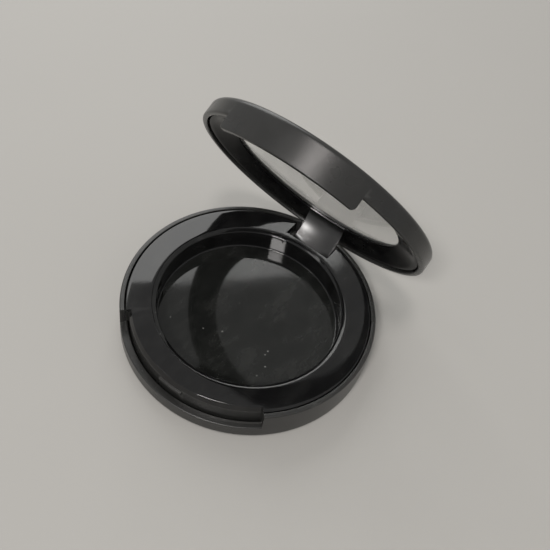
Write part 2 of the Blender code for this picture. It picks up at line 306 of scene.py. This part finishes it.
def makeClear(name, facts):
    made, tree, shader = newMaterial(name, {"IOR": facts["ior"], "Transmission Weight": 1.0})
    dust = useGroup(tree, dustGroup, Scale=facts["dustScale"], Size=facts["dustSize"], Share=facts["dustShare"])
    scuff = useGroup(tree, scuffGroup, Low=facts["roughLow"], High=facts["roughHigh"])
    tree.links.new(mixColours(tree, dust["Mask"], facts["colour"], facts["dustColour"]), shader["Base Color"])
    tree.links.new(scuff["Roughness"], shader["Roughness"])
    # the pane holds back only a little of the lamps' light, so its shadow stays faint
    shadowRay = node(tree, "ShaderNodeLightPath").outputs["Is Shadow Ray"]
    alpha = spread(tree, shadowRay, fromLow=0.0, fromHigh=1.0, toLow=1.0, toHigh=facts["shade"])
    tree.links.new(alpha, shader["Alpha"])
    return made


clearPlastic = makeClear("clearPlastic", {
    "ior": 1.18, "colour": (0.97, 0.975, 0.965), "roughLow": 0.0, "roughHigh": 0.004, "shade": 0.12,
    "dustScale": 240.0, "dustSize": 0.05, "dustShare": 0.05, "dustColour": (0.8, 0.8, 0.78),
})


def makeSteel(name, facts):
    made, tree, shader = newMaterial(name, {"Metallic": 1.0})
    scuff = useGroup(tree, scuffGroup, Scale=facts["scuffScale"], Low=facts["roughLow"], High=facts["roughHigh"])
    grain = useGroup(tree, grainGroup, Scale=facts["grainScale"], Contrast=facts["grainContrast"])
    tree.links.new(mixColours(tree, grain["Mask"], facts["dark"], facts["light"]), shader["Base Color"])
    tree.links.new(scuff["Roughness"], shader["Roughness"])
    return made


pinSteel = makeSteel("pinSteel", {
    "dark": (0.42, 0.42, 0.43), "light": (0.60, 0.60, 0.61), "roughLow": 0.24, "roughHigh": 0.36,
    "scuffScale": 900.0, "grainScale": 3000.0, "grainContrast": 0.8,
})
print("finishes are mixed")


def makeTableFinish(facts):
    constants = {"Roughness": facts["roughness"], "Specular IOR Level": facts["sheen"]}
    made, tree, shader = newMaterial("tablePaper", constants)
    mottle = noise(tree, objectPlace(tree), facts["mottleScale"], detail=3.0)
    dull = [value * (1 - facts["mottle"]) for value in facts["colour"]]
    pale = [value * (1 + facts["mottle"]) for value in facts["colour"]]
    tree.links.new(mixColours(tree, mottle, dull, pale), shader["Base Color"])
    return made


def makeTable(facts):
    shape = bmesh.new()
    reach = facts["reach"]
    corners = ((-reach, -reach), (reach, -reach), (reach, reach), (-reach, reach))
    shape.faces.new([shape.verts.new((x, y, 0.0)) for x, y in corners])
    mesh = bpy.data.meshes.new("tableTop")
    shape.to_mesh(mesh)
    shape.free()
    mesh.materials.append(makeTableFinish(facts))
    made = bpy.data.objects.new("tableTop", mesh)
    bpy.context.scene.collection.objects.link(made)


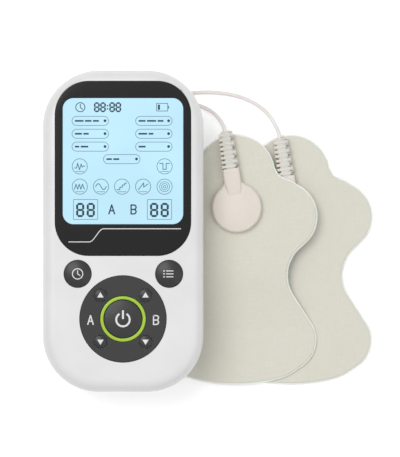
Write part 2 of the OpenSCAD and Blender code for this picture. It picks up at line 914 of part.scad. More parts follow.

---*---

* [Direction] Each entry above is to be quoted exactly.

* [Output of the exercise]
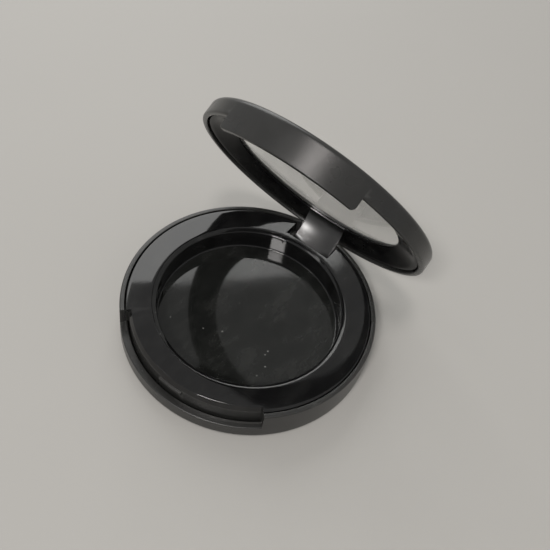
Write part 2 of the Blender code for this picture. It picks up at line 306 of scene.py. This part finishes it.
def makeClear(name, facts):
    made, tree, shader = newMaterial(name, {"IOR": facts["ior"], "Transmission Weight": 1.0})
    dust = useGroup(tree, dustGroup, Scale=facts["dustScale"], Size=facts["dustSize"], Share=facts["dustShare"])
    scuff = useGroup(tree, scuffGroup, Low=facts["roughLow"], High=facts["roughHigh"])
    tree.links.new(mixColours(tree, dust["Mask"], facts["colour"], facts["dustColour"]), shader["Base Color"])
    tree.links.new(scuff["Roughness"], shader["Roughness"])
    # the pane holds back only a little of the lamps' light, so its shadow stays faint
    shadowRay = node(tree, "ShaderNodeLightPath").outputs["Is Shadow Ray"]
    alpha = spread(tree, shadowRay, fromLow=0.0, fromHigh=1.0, toLow=1.0, toHigh=facts["shade"])
    tree.links.new(alpha, shader["Alpha"])
    return made


clearPlastic = makeClear("clearPlastic", {
    "ior": 1.18, "colour": (0.97, 0.975, 0.965), "roughLow": 0.0, "roughHigh": 0.004, "shade": 0.12,
    "dustScale": 240.0, "dustSize": 0.05, "dustShare": 0.05, "dustColour": (0.8, 0.8, 0.78),
})


def makeSteel(name, facts):
    made, tree, shader = newMaterial(name, {"Metallic": 1.0})
    scuff = useGroup(tree, scuffGroup, Scale=facts["scuffScale"], Low=facts["roughLow"], High=facts["roughHigh"])
    grain = useGroup(tree, grainGroup, Scale=facts["grainScale"], Contrast=facts["grainContrast"])
    tree.links.new(mixColours(tree, grain["Mask"], facts["dark"], facts["light"]), shader["Base Color"])
    tree.links.new(scuff["Roughness"], shader["Roughness"])
    return made


pinSteel = makeSteel("pinSteel", {
    "dark": (0.42, 0.42, 0.43), "light": (0.60, 0.60, 0.61), "roughLow": 0.24, "roughHigh": 0.36,
    "scuffScale": 900.0, "grainScale": 3000.0, "grainContrast": 0.8,
})
print("finishes are mixed")


def makeTableFinish(facts):
    constants = {"Roughness": facts["roughness"], "Specular IOR Level": facts["sheen"]}
    made, tree, shader = newMaterial("tablePaper", constants)
    mottle = noise(tree, objectPlace(tree), facts["mottleScale"], detail=3.0)
    dull = [value * (1 - facts["mottle"]) for value in facts["colour"]]
    pale = [value * (1 + facts["mottle"]) for value in facts["colour"]]
    tree.links.new(mixColours(tree, mottle, dull, pale), shader["Base Color"])
    return made


def makeTable(facts):
    shape = bmesh.new()
    reach = facts["reach"]
    corners = ((-reach, -reach), (reach, -reach), (reach, reach), (-reach, reach))
    shape.faces.new([shape.verts.new((x, y, 0.0)) for x, y in corners])
    mesh = bpy.data.meshes.new("tableTop")
    shape.to_mesh(mesh)
    shape.free()
    mesh.materials.append(makeTableFinish(facts))
    made = bpy.data.objects.new("tableTop", mesh)
    bpy.context.scene.collection.objects.link(made)


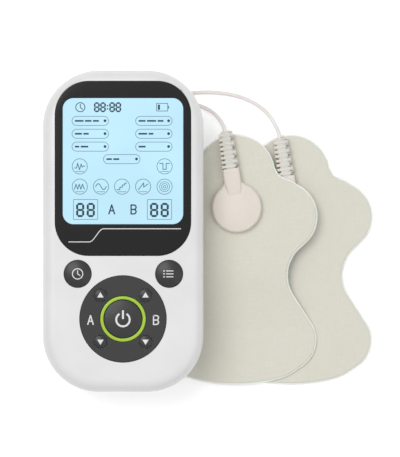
Write part 2 of the OpenSCAD and Blender code for this picture. It picks up at line 914 of part.scad. More parts follow.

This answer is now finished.